The G7 countries and Australia decided to maintain the price limit for Russian oil. It will remain at the level of $60 per barrel.
Reuters writes about this with reference to sources.
According to the interlocutors of the agency, the representatives of the coalition came to the conclusion that the price limitation works both to limit Russian incomes and to preserve the stability of the energy market.
The G7 also plans to provide service providers with guidelines that will prevent Russia from circumventing sanctions. This is about manipulating the tracking of vessels or hiding the costs of shipping, freight, customs and insurance separately from the oil itself.

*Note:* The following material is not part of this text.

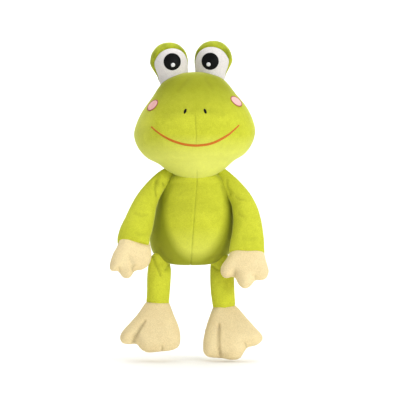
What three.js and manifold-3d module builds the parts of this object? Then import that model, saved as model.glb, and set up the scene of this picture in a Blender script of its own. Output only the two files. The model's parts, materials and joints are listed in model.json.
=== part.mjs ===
// A plush frog hand puppet, in millimetres, +Z up, face towards -Y, origin in the middle of the hand opening.
// Each limb hangs from a ball-shaped root in a matching hollow, so it turns there without cutting into the body.
// "left" and "right" are the puppet's own, so right is at -X.
import * as THREE from "three";
import { mergeVertices } from "three/addons/utils/BufferGeometryUtils.js";
import Module from "manifold-3d";

const wasm = await Module();
wasm.setup();

// ---------- Driving dimensions ----------
const PLUSH = 2; // short-pile plush, with its pile
const LINING = 1.2; // smooth lining cloth
const SEAM_GAP = 0.3; // between two pieces that are sewn together
const FILL_GAP = 0.5; // between a cover and its filling
const BAND_GAP = 0.7; // between the nested balls of a joint
const THREAD = 0.45; // radius of a run of seam thread

const BODY = {
  halfWidth: 54.5,
  foot: [-4, 0], // where the centre line starts, x and y
  front: 0.86, // half depth over half width, to the front
  back: 0.86,
  hem: 3, // height of the folded binding
};
const OPENING = { halfWidth: 35, halfDepth: 25, y: 8, binding: 3.5 };
const NECK = { pivot: [3, 0, 92], ball: 28, hole: 16.4, band: 0.8, reach: 50 };
const POCKET = { halfWidth: 37, fingers: 15.5, headDepth: 74 };

const HEAD = {
  halfWidth: 76.7,
  height: 137,
  bottom: 11, // above the neck pivot
  front: 0.84,
  back: 0.74,
  chin: -16, // how far forward the underside's middle lies
  lean: -2.3, // degrees, to the puppet's right
  turn: 2,
};
const EYE = { radius: 23.7, apart: 4, y: 8, z: 161.4, root: 34, rootShift: 7 };
const EYE_WHITE = { x: 2.3, z: -4.7, radius: 20.8 };
const PUPIL = { x: 3.7, z: -0.3, radius: 10.8, thickness: 0.9 };
const GLINT = { x: 5.6, z: -4.1, radius: 2.9, thickness: 0.5 };
const CHEEK = { around: 57.5, z: 107.8, long: 10, short: 6.2, slope: 44, thickness: 0.8, edge: 1.3 };
const NOSTRIL = { x: 12.65, z: 98.5, long: 2.9, short: 1.2, slope: 70, thickness: 0.8 };
const MOUTH = { around: 47, z: 55, rise: 25, bend: 1.9, radius: 1 };
const FACE_SEAM = { top: 92, bottom: 20 };

const ARM = { root: 8, y: 10, z: 103, halfWidth: 21.5, halfDepth: 14.5 };
// Each arm: how far its root stands off the neck's ball; its cuff's place outside the belly's side, behind
// the belly's front and above the hem; how far its middle stands outside the belly and before the straight
// line; the turn of its hand.
const ARMS = [
  { side: "right", sign: -1, beside: 1, cuff: [18.6, -3.2, 22], middle: [15.8, 7], turn: 24 },
  { side: "left", sign: 1, beside: 0, cuff: [14.8, 4.3, 12], middle: [16, 0], turn: 0 },
];
const PAW = { halfWidth: 27, halfDepth: 13.5, length: 47, finger: 9.6, spread: 23 };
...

Recently, the International Energy Agency stated that the price cap achieved its goals of reducing Russiaʼs income and did not cause a sharp rise in oil prices in the world.
- On February 4, the Council of the European Union officially approved price restrictions on oil products exported or originating from the Russian Federation. The marginal price of discounted Russian petroleum products (such as fuel oil) is currently $45 per barrel, and $100 for premium products such as diesel. These are the maximum prices at which oil products from the Russian Federation can be transported by sea to third countries. They came into effect on February 5, 2023.
- On March 15, Estonia, Lithuania and Poland proposed lowering the limit from $60 per barrel to $51.45. They claim it will be 5% below the market price.
- The publication Bloomberg, citing its own sources, wrote that the European Union does not plan to change the price limit for Russian oil.